[START OF Extracted data]
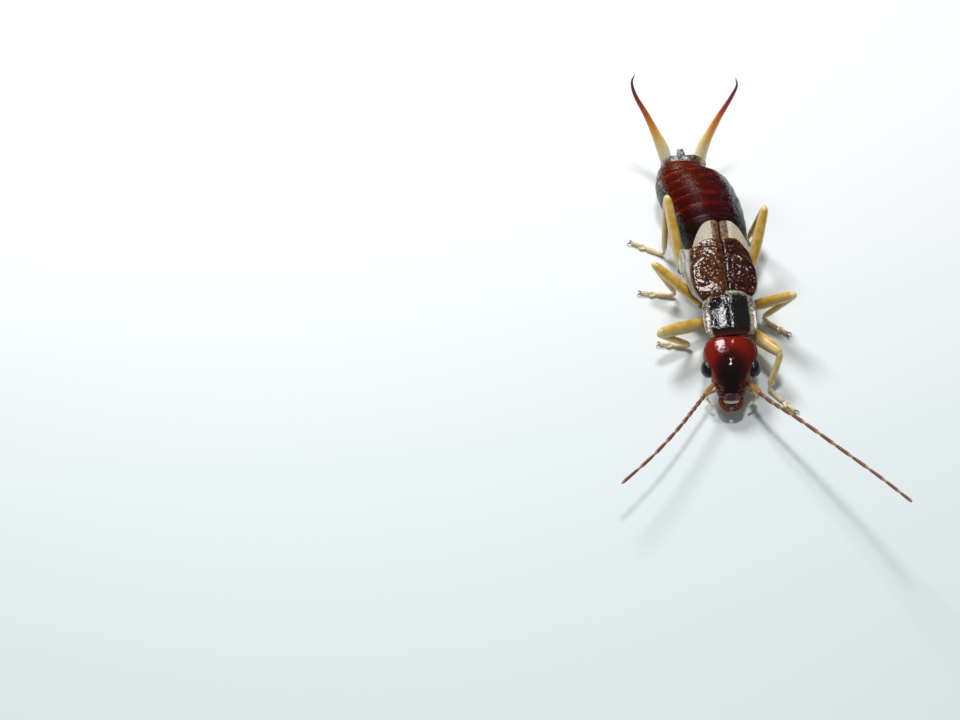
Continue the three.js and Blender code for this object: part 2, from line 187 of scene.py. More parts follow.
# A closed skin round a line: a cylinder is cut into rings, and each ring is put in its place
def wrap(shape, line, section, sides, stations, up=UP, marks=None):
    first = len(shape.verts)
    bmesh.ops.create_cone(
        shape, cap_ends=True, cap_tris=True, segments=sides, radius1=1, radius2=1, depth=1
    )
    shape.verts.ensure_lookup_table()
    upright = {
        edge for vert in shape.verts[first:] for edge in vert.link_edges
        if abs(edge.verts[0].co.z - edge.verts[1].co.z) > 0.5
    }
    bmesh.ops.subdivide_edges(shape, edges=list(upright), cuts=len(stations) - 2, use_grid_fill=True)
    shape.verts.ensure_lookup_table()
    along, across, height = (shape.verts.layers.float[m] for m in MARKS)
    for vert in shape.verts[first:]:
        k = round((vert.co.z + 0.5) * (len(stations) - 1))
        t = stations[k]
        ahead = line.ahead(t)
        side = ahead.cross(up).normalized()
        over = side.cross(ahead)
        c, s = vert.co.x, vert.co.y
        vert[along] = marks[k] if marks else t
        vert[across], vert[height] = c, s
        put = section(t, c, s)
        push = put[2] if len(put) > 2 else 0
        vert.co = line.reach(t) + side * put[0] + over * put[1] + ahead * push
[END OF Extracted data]
[START OF Extracted data]
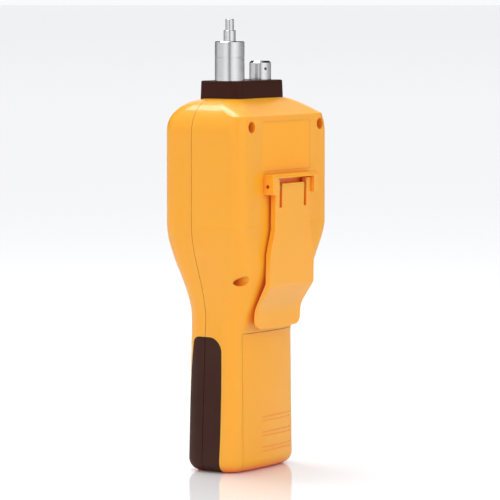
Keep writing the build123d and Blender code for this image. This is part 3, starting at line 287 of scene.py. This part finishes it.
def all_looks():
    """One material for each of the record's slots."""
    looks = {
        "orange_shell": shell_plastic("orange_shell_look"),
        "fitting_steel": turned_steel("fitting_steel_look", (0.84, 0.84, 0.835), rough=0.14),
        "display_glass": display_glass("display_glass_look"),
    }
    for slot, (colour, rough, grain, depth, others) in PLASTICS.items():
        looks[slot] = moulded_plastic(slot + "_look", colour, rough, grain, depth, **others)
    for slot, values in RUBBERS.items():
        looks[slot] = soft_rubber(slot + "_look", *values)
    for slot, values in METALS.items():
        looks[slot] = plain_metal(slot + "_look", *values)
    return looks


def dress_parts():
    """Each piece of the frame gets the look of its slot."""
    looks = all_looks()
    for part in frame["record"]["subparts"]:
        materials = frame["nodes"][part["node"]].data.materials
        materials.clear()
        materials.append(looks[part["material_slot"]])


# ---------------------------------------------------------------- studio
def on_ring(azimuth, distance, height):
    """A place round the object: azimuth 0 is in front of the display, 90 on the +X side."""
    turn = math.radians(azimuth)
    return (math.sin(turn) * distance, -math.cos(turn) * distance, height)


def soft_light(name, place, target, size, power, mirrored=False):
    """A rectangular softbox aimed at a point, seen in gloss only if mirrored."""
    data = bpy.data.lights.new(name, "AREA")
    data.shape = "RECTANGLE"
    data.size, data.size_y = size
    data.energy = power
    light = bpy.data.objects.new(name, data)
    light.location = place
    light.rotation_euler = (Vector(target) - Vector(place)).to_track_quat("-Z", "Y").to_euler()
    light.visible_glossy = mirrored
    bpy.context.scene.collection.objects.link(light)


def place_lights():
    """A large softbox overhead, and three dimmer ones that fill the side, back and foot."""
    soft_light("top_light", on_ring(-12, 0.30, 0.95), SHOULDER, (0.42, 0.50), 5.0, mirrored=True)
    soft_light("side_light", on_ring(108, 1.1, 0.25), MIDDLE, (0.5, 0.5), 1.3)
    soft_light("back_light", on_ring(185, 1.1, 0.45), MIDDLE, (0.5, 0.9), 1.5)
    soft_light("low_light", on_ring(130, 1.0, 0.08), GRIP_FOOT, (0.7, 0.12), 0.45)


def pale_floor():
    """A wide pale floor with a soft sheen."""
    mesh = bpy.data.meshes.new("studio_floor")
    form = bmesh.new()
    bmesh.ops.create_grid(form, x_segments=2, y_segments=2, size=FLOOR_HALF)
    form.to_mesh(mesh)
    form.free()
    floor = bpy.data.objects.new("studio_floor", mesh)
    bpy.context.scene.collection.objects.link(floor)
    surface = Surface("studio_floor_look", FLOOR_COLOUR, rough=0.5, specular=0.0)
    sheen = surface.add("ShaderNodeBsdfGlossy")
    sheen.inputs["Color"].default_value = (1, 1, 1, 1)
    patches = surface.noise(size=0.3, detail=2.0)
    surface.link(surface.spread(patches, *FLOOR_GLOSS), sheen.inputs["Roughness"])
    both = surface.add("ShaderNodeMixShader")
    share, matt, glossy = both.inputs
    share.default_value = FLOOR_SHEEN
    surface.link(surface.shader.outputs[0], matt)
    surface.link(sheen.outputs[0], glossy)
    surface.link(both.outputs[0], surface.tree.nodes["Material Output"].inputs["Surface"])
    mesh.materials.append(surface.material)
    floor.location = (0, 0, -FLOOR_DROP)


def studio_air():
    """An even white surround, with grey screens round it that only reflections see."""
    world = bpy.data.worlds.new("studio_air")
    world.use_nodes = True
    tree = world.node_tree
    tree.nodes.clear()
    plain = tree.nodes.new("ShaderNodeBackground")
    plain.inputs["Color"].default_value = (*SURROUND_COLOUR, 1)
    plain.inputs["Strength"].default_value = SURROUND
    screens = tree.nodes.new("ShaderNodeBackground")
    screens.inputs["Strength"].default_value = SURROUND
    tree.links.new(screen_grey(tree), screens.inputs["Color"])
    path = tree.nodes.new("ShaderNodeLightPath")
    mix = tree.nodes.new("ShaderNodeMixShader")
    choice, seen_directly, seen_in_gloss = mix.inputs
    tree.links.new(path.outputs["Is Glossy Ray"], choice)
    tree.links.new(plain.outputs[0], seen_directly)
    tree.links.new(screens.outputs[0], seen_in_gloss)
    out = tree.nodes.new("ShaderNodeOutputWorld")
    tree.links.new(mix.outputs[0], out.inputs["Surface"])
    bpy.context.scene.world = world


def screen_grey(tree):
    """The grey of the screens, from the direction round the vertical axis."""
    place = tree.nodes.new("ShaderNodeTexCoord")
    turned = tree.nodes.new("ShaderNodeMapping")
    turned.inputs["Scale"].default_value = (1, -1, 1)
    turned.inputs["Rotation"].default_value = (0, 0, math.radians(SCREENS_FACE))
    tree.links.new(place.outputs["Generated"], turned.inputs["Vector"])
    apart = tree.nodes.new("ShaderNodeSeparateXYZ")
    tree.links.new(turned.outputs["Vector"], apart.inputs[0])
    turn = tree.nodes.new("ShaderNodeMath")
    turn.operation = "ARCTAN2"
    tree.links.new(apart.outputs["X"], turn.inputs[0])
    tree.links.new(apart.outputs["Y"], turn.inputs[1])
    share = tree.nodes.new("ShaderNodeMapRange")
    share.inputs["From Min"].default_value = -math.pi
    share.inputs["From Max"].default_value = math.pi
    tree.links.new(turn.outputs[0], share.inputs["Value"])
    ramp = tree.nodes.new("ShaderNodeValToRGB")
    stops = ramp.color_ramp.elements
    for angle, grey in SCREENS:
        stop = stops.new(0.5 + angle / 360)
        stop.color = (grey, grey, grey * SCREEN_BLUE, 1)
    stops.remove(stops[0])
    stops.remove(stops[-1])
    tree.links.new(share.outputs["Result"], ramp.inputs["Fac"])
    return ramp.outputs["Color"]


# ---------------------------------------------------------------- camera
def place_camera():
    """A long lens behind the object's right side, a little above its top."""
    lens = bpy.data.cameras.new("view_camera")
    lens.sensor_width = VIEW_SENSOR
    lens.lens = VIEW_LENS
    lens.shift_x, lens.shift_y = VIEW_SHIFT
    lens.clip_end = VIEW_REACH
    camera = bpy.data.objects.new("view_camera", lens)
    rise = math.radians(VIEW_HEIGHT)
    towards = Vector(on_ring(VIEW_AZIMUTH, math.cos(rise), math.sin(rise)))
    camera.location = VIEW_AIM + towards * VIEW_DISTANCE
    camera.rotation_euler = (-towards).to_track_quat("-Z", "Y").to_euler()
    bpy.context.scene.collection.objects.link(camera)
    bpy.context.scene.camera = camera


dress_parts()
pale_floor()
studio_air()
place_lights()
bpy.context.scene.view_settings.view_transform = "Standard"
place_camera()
[END OF Extracted data]
[START OF Extracted data]
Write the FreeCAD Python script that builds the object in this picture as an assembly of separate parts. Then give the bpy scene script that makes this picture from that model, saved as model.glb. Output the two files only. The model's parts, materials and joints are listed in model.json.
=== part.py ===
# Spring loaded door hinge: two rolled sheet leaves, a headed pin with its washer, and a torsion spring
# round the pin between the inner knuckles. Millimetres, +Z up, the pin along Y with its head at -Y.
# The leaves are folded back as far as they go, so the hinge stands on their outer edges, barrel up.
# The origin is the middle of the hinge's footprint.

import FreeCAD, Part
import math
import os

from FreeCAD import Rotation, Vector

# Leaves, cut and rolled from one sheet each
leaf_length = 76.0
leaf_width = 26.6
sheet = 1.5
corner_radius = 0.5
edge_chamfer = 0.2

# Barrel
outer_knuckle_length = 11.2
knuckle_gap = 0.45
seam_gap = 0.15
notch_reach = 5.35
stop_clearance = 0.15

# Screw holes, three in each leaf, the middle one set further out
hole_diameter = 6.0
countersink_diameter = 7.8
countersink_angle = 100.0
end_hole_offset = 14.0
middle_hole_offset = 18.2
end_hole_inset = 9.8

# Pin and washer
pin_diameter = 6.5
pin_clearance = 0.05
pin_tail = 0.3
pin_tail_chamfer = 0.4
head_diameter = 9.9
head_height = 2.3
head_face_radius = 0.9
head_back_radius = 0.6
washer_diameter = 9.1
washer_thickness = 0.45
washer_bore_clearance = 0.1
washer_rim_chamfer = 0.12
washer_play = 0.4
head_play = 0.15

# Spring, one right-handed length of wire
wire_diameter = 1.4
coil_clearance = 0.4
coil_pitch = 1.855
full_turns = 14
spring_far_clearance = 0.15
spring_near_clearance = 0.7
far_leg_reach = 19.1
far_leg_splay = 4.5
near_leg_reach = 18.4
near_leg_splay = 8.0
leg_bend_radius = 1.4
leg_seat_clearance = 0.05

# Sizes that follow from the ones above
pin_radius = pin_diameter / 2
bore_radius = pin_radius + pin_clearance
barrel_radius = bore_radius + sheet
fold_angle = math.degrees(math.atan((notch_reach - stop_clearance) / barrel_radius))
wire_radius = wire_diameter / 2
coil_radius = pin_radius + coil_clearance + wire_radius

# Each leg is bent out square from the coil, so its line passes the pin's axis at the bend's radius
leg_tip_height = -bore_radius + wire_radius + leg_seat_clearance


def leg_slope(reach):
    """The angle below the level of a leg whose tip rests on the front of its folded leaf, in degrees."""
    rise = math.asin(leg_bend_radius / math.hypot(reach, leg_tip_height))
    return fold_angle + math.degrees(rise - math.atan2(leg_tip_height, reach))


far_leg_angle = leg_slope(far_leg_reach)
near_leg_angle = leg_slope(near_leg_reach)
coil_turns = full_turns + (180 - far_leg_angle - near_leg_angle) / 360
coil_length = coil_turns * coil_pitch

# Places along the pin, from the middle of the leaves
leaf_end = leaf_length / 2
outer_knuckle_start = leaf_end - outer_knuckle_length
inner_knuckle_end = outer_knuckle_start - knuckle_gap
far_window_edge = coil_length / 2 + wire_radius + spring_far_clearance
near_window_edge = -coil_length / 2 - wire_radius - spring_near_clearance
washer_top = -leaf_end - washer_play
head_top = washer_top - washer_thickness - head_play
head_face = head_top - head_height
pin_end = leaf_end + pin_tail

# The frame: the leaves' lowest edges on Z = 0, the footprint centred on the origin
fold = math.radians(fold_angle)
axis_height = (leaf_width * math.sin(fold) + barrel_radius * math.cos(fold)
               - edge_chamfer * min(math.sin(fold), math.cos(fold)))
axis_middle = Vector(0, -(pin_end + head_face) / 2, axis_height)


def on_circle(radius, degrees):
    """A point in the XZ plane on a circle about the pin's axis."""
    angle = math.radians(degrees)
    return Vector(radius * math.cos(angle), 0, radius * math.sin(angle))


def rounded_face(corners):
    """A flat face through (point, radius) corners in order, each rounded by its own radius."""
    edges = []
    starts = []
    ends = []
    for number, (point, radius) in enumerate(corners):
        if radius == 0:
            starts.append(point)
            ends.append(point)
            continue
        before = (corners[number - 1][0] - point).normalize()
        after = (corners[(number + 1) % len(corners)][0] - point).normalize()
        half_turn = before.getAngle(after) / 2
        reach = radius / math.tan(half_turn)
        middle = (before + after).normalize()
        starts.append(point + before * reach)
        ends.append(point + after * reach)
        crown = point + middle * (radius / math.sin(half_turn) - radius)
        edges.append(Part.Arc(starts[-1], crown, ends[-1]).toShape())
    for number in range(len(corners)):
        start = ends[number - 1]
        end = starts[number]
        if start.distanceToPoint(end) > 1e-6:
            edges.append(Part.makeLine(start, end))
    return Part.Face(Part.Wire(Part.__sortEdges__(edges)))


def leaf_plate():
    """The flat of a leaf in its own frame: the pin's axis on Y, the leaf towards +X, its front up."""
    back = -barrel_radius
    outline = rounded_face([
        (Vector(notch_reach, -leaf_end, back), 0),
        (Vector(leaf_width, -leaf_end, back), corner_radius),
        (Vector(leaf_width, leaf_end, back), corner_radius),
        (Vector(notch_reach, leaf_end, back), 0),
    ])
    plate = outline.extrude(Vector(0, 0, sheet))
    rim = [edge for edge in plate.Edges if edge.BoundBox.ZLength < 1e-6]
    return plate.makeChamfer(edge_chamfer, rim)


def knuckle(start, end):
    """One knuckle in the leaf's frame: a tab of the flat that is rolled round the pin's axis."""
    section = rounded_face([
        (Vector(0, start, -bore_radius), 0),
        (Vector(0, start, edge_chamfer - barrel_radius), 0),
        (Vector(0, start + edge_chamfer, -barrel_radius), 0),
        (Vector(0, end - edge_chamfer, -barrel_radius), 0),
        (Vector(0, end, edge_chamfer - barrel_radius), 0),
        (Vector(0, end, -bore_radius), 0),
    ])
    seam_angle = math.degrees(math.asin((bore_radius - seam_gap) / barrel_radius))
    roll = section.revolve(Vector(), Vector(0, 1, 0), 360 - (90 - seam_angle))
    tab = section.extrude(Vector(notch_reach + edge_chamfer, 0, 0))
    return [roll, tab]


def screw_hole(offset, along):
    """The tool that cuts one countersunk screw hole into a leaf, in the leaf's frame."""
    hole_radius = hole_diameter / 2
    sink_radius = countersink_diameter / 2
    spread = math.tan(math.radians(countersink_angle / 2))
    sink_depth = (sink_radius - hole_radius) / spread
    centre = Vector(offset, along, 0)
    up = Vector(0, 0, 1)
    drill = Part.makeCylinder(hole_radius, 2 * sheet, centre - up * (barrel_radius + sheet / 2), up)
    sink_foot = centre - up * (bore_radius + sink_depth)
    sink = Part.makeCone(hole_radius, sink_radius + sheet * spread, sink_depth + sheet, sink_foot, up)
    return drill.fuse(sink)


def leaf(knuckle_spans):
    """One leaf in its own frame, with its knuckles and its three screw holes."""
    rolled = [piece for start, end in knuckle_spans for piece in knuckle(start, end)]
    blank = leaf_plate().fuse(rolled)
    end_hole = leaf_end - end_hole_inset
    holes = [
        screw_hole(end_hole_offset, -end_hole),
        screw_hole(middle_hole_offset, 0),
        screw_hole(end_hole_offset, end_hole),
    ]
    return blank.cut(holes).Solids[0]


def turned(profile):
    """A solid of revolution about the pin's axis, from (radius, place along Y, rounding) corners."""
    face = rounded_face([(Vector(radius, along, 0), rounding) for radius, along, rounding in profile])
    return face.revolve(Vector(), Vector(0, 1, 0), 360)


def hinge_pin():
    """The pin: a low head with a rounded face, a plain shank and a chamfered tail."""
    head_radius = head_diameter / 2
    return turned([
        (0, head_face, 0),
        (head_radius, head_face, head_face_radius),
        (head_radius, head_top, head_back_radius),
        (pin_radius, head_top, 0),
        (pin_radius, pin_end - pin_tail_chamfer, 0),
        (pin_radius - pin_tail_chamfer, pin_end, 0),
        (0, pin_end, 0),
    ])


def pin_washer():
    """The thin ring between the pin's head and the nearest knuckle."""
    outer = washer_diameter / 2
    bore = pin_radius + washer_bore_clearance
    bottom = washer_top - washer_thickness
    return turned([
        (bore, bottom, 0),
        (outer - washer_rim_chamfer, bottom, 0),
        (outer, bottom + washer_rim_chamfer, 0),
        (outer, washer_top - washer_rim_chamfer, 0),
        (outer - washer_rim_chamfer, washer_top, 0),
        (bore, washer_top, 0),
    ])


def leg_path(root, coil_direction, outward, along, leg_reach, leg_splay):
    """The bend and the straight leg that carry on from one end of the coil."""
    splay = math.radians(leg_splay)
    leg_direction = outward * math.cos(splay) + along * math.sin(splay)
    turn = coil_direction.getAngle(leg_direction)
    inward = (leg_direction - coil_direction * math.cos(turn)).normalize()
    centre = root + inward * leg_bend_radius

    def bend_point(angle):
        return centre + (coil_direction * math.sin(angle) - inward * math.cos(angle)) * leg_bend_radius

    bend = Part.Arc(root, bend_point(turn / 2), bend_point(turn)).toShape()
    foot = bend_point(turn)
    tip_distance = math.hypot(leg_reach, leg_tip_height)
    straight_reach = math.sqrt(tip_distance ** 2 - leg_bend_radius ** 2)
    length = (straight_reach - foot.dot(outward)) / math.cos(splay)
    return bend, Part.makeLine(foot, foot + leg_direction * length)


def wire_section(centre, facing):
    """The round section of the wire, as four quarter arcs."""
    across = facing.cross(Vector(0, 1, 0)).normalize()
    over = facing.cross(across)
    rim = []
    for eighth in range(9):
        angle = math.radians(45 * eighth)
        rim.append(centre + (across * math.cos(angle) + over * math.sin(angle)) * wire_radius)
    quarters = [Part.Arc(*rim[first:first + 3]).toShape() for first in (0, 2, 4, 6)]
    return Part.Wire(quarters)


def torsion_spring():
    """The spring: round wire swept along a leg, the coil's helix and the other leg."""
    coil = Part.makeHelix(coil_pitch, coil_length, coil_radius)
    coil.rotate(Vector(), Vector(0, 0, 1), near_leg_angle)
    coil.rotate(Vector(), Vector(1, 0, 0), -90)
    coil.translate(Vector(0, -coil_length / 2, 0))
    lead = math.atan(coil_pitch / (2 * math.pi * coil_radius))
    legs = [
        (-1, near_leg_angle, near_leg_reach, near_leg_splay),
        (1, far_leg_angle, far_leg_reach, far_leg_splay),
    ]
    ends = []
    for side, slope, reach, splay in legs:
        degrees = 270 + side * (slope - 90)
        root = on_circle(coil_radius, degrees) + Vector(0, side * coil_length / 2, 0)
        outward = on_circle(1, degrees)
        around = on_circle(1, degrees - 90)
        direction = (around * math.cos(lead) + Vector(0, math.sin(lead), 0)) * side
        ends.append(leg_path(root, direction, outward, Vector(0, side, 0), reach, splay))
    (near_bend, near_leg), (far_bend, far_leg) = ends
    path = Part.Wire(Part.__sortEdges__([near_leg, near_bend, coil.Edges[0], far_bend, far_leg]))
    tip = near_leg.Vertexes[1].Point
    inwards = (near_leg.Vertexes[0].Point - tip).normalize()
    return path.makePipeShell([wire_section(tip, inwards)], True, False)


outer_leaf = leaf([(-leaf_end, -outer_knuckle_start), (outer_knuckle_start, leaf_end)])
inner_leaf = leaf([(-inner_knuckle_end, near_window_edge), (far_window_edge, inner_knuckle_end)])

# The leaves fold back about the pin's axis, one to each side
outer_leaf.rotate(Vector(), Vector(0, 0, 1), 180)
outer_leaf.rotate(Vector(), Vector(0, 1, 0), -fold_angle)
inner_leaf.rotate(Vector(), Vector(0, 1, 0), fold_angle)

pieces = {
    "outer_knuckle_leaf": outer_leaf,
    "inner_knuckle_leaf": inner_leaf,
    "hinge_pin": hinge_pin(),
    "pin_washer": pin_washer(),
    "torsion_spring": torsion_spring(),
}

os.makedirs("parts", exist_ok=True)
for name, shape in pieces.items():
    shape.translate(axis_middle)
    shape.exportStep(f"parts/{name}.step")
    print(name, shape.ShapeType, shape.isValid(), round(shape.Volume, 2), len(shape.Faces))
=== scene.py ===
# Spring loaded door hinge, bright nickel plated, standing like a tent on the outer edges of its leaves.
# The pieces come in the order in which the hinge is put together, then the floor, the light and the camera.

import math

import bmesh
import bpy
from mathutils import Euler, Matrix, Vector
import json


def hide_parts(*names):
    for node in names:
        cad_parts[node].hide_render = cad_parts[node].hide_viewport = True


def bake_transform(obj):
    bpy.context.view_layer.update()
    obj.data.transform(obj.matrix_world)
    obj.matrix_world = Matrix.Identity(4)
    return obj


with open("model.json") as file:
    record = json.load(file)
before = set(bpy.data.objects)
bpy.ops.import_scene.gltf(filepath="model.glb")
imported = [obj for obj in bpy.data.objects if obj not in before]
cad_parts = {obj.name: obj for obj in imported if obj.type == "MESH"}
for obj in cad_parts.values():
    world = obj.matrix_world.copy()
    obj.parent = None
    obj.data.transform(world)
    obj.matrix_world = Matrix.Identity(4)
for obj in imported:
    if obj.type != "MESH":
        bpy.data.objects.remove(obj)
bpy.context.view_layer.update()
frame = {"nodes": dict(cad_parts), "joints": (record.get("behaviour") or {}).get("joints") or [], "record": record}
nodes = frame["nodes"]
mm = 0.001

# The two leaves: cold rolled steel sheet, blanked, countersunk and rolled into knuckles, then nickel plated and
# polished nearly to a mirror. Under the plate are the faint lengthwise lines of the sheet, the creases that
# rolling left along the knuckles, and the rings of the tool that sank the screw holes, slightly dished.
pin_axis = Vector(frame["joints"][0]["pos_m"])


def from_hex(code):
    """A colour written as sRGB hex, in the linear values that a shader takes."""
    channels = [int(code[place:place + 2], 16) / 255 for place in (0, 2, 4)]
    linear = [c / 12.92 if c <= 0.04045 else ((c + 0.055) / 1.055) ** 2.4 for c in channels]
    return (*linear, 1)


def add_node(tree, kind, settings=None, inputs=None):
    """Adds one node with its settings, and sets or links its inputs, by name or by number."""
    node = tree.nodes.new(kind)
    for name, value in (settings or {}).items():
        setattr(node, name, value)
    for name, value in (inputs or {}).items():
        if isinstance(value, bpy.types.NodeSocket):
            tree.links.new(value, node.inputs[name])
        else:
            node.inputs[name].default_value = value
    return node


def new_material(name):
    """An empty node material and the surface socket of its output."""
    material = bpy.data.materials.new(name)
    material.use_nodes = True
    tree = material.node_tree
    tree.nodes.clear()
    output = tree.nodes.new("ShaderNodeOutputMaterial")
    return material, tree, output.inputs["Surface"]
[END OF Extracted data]
Repeat exactly, and only, the lines from the one containing "-outer_knuckle_start), (outer_knuckle_start, leaf_end)])" through the one containing "before = set(bpy.data.objects)", both included.

— In response —
outer_leaf = leaf([(-leaf_end, -outer_knuckle_start), (outer_knuckle_start, leaf_end)])
inner_leaf = leaf([(-inner_knuckle_end, near_window_edge), (far_window_edge, inner_knuckle_end)])

# The leaves fold back about the pin's axis, one to each side
outer_leaf.rotate(Vector(), Vector(0, 0, 1), 180)
outer_leaf.rotate(Vector(), Vector(0, 1, 0), -fold_angle)
inner_leaf.rotate(Vector(), Vector(0, 1, 0), fold_angle)

pieces = {
    "outer_knuckle_leaf": outer_leaf,
    "inner_knuckle_leaf": inner_leaf,
    "hinge_pin": hinge_pin(),
    "pin_washer": pin_washer(),
    "torsion_spring": torsion_spring(),
}

os.makedirs("parts", exist_ok=True)
for name, shape in pieces.items():
    shape.translate(axis_middle)
    shape.exportStep(f"parts/{name}.step")
    print(name, shape.ShapeType, shape.isValid(), round(shape.Volume, 2), len(shape.Faces))
=== scene.py ===
# Spring loaded door hinge, bright nickel plated, standing like a tent on the outer edges of its leaves.
# The pieces come in the order in which the hinge is put together, then the floor, the light and the camera.

import math

import bmesh
import bpy
from mathutils import Euler, Matrix, Vector
import json


def hide_parts(*names):
    for node in names:
        cad_parts[node].hide_render = cad_parts[node].hide_viewport = True


def bake_transform(obj):
    bpy.context.view_layer.update()
    obj.data.transform(obj.matrix_world)
    obj.matrix_world = Matrix.Identity(4)
    return obj


with open("model.json") as file:
    record = json.load(file)
before = set(bpy.data.objects)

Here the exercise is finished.